⟨
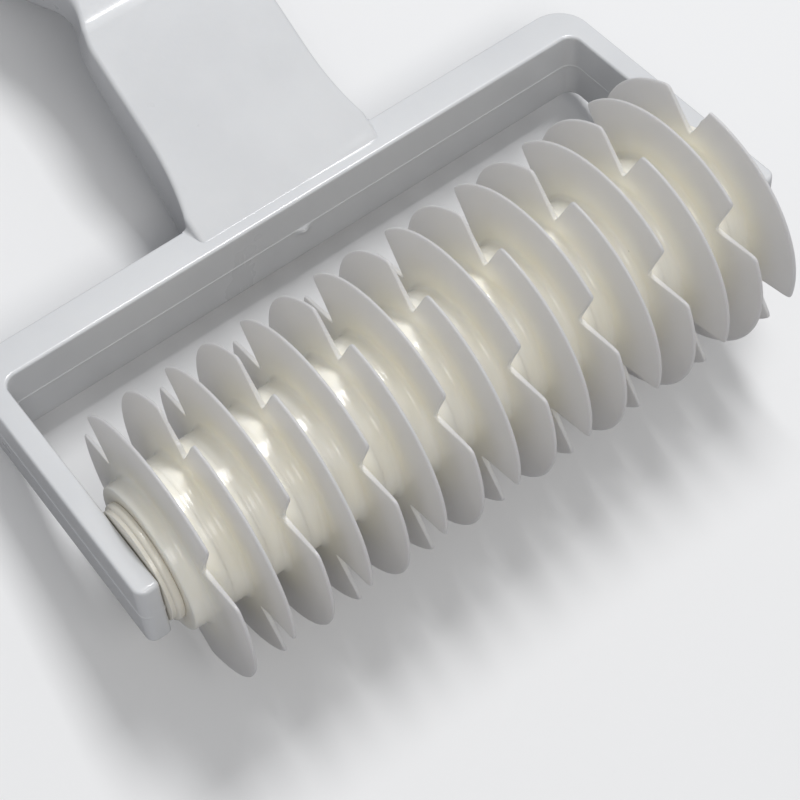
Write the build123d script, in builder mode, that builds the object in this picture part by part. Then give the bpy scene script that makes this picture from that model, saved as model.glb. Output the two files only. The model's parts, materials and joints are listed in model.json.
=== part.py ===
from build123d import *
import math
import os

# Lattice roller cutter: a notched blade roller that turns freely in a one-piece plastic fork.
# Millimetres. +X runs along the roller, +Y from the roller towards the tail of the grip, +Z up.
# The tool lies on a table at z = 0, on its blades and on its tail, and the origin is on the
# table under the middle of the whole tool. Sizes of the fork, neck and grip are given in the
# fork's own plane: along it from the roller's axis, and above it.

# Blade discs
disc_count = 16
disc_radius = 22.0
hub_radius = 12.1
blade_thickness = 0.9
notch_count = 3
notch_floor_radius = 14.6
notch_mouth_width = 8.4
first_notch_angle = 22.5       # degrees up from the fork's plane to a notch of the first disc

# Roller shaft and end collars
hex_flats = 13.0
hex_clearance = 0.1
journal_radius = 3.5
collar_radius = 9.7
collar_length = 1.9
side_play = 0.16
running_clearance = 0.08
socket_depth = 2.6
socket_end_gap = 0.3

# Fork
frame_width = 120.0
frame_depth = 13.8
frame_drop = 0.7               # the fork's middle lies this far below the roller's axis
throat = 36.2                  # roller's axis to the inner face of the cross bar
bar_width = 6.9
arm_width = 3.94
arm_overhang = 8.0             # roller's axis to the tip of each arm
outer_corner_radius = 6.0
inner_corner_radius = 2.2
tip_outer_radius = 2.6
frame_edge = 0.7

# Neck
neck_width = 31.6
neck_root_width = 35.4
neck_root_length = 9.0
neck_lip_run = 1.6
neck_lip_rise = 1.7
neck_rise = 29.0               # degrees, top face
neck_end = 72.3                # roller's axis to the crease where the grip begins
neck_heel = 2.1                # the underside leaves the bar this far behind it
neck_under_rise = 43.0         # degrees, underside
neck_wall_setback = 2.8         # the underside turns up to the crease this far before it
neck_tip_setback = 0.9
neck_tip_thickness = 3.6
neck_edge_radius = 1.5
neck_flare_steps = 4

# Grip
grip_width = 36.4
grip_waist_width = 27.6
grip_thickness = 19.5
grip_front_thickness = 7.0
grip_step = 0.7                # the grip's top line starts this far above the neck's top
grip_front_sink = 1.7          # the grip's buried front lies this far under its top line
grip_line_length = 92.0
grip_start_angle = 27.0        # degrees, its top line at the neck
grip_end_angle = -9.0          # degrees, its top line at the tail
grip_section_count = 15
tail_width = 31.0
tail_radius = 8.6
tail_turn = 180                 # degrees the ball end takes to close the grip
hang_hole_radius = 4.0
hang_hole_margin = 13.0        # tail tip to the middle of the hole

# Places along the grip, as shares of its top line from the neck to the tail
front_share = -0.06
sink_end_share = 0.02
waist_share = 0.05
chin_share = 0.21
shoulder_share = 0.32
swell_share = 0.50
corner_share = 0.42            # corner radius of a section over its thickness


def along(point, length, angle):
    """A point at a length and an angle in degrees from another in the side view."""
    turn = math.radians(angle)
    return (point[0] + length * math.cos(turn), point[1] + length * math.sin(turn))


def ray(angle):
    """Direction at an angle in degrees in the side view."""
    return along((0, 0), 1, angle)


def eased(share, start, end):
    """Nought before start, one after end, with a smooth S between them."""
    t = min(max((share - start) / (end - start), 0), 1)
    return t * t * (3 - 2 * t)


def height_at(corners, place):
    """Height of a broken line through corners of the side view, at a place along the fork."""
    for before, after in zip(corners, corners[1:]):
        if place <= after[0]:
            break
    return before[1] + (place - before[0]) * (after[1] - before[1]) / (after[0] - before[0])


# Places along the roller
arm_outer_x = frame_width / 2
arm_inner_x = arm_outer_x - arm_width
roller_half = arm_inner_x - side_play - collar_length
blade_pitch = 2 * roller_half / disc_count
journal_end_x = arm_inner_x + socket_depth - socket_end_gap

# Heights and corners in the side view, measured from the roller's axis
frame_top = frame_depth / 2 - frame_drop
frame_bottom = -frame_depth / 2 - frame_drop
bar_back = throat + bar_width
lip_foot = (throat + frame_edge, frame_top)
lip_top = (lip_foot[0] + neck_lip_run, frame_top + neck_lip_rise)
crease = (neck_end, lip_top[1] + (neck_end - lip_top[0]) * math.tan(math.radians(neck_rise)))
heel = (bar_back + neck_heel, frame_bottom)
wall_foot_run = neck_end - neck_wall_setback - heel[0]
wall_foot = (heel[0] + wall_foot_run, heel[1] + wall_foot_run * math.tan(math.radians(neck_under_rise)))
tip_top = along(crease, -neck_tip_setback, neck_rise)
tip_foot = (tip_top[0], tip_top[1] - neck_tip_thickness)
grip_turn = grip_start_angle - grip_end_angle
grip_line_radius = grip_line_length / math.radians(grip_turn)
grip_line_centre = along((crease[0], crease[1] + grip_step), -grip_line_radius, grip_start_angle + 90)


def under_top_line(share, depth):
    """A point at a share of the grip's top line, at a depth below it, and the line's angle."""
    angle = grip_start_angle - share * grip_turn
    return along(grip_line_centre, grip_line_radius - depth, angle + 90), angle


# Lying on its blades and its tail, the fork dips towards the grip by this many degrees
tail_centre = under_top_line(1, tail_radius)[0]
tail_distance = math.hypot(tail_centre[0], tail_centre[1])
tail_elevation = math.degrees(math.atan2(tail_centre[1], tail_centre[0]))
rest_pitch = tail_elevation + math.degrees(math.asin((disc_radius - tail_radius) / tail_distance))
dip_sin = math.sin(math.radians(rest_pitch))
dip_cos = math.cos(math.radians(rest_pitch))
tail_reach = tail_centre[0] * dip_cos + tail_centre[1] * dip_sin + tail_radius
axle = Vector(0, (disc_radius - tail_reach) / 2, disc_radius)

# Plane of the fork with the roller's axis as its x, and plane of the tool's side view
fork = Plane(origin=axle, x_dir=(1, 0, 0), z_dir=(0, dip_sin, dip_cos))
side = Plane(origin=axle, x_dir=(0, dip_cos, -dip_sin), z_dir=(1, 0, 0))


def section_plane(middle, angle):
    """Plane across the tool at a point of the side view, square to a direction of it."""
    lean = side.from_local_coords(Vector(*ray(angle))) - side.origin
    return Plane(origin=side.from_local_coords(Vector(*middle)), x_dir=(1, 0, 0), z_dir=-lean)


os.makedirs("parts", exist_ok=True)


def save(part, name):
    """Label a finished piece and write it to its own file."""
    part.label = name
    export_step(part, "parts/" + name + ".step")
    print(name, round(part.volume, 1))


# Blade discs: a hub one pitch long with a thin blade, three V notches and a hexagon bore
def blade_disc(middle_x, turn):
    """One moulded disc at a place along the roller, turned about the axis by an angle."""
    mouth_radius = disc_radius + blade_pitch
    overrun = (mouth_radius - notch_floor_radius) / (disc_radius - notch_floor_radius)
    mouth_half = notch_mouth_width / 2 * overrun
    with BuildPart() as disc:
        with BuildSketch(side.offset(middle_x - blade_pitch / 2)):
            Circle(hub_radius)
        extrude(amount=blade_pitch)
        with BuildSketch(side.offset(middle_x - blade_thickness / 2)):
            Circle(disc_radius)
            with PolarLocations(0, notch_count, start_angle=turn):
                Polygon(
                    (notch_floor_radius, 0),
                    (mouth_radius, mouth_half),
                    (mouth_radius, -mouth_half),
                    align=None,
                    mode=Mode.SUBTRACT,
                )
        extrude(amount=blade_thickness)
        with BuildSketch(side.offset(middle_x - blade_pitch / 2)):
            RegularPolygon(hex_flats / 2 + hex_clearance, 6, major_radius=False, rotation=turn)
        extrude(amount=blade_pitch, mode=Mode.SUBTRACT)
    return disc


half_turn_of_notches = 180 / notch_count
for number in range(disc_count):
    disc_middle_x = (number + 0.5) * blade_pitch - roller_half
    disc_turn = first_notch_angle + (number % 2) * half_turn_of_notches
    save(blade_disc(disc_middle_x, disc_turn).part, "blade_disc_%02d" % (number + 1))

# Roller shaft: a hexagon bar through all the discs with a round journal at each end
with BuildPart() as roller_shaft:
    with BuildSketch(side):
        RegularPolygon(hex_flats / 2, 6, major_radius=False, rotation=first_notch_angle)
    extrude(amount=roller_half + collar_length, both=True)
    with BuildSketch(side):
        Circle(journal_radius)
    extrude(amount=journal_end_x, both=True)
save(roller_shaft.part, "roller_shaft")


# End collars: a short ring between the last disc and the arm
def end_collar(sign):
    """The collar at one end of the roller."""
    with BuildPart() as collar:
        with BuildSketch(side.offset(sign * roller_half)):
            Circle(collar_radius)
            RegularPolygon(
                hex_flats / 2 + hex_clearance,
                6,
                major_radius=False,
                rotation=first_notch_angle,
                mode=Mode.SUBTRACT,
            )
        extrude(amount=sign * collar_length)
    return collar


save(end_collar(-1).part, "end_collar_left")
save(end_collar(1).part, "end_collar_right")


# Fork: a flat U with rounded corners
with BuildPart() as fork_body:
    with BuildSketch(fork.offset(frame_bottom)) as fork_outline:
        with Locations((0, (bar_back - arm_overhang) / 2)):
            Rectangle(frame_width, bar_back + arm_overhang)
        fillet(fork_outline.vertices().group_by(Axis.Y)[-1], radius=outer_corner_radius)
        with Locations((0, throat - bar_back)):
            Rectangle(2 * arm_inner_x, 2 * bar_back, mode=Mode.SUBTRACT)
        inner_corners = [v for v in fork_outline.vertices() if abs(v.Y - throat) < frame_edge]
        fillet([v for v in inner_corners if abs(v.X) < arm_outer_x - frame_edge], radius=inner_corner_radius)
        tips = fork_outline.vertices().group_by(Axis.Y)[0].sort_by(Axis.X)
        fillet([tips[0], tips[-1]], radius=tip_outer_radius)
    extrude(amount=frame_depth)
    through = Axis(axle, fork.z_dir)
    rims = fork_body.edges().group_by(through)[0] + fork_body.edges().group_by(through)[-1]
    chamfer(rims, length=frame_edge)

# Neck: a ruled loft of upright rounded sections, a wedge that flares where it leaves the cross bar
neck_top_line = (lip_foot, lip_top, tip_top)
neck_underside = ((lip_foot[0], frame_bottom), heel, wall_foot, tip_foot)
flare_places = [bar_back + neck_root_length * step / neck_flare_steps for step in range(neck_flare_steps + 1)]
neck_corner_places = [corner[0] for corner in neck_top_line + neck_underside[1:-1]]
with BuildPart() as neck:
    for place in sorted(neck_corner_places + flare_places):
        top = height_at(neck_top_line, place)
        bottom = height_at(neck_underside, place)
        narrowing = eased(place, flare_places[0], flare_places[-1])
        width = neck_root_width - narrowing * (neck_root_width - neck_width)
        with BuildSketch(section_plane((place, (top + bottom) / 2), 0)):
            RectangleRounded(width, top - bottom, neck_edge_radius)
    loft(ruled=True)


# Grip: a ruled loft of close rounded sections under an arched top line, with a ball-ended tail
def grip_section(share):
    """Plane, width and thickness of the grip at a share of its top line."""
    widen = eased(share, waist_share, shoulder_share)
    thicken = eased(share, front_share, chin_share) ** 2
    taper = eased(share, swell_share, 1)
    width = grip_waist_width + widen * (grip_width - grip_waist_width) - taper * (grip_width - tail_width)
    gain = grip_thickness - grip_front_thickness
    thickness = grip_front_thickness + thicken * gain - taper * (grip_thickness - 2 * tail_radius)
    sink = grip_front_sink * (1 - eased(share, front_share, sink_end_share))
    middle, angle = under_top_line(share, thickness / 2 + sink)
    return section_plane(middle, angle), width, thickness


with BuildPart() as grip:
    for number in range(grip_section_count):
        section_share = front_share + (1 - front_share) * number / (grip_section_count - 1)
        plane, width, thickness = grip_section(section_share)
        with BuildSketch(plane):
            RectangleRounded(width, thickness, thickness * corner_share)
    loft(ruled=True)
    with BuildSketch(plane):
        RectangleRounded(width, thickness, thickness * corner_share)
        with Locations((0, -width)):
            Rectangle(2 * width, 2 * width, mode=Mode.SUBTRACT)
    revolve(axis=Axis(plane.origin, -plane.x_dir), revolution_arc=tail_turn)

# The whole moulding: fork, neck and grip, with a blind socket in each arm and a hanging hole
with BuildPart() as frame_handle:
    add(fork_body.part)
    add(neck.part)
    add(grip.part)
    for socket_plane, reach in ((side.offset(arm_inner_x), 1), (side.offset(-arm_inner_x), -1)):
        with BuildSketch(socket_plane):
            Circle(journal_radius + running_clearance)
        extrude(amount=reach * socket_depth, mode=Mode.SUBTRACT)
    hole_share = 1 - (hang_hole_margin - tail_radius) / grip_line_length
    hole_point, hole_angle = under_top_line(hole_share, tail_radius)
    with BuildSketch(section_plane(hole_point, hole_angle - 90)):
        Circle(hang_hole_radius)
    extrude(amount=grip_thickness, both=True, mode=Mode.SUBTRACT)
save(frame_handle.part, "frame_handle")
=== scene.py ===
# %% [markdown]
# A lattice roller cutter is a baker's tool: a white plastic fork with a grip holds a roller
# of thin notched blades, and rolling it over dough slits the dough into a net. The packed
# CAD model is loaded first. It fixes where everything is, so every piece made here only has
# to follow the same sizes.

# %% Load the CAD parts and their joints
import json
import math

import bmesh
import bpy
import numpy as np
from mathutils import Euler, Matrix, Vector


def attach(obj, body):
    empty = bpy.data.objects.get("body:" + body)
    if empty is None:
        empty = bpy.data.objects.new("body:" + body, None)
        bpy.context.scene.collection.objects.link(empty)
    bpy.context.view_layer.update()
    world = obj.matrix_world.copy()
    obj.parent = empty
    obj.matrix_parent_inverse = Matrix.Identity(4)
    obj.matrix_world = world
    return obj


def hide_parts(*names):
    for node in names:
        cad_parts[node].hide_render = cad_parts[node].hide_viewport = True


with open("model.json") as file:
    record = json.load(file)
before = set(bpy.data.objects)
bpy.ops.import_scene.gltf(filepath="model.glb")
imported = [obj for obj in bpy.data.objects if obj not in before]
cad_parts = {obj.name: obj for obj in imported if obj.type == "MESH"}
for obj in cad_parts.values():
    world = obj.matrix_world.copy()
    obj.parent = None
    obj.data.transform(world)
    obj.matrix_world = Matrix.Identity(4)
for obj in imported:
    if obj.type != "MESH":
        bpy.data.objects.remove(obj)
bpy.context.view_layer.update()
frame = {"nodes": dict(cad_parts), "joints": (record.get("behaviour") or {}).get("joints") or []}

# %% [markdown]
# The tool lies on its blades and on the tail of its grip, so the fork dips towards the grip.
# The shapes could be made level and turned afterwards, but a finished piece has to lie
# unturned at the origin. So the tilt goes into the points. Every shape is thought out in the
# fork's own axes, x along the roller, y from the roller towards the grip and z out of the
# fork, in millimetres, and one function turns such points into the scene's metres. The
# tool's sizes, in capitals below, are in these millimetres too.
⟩
* [Work instructions] Repeat only the lines from the one holding "obj.matrix_world = world" through the last line of the data.

* [Answer to the problem]
    obj.matrix_world = world
    return obj


def hide_parts(*names):
    for node in names:
        cad_parts[node].hide_render = cad_parts[node].hide_viewport = True


with open("model.json") as file:
    record = json.load(file)
before = set(bpy.data.objects)
bpy.ops.import_scene.gltf(filepath="model.glb")
imported = [obj for obj in bpy.data.objects if obj not in before]
cad_parts = {obj.name: obj for obj in imported if obj.type == "MESH"}
for obj in cad_parts.values():
    world = obj.matrix_world.copy()
    obj.parent = None
    obj.data.transform(world)
    obj.matrix_world = Matrix.Identity(4)
for obj in imported:
    if obj.type != "MESH":
        bpy.data.objects.remove(obj)
bpy.context.view_layer.update()
frame = {"nodes": dict(cad_parts), "joints": (record.get("behaviour") or {}).get("joints") or []}

# %% [markdown]
# The tool lies on its blades and on the tail of its grip, so the fork dips towards the grip.
# The shapes could be made level and turned afterwards, but a finished piece has to lie
# unturned at the origin. So the tilt goes into the points. Every shape is thought out in the
# fork's own axes, x along the roller, y from the roller towards the grip and z out of the
# fork, in millimetres, and one function turns such points into the scene's metres. The
# tool's sizes, in capitals below, are in these millimetres too.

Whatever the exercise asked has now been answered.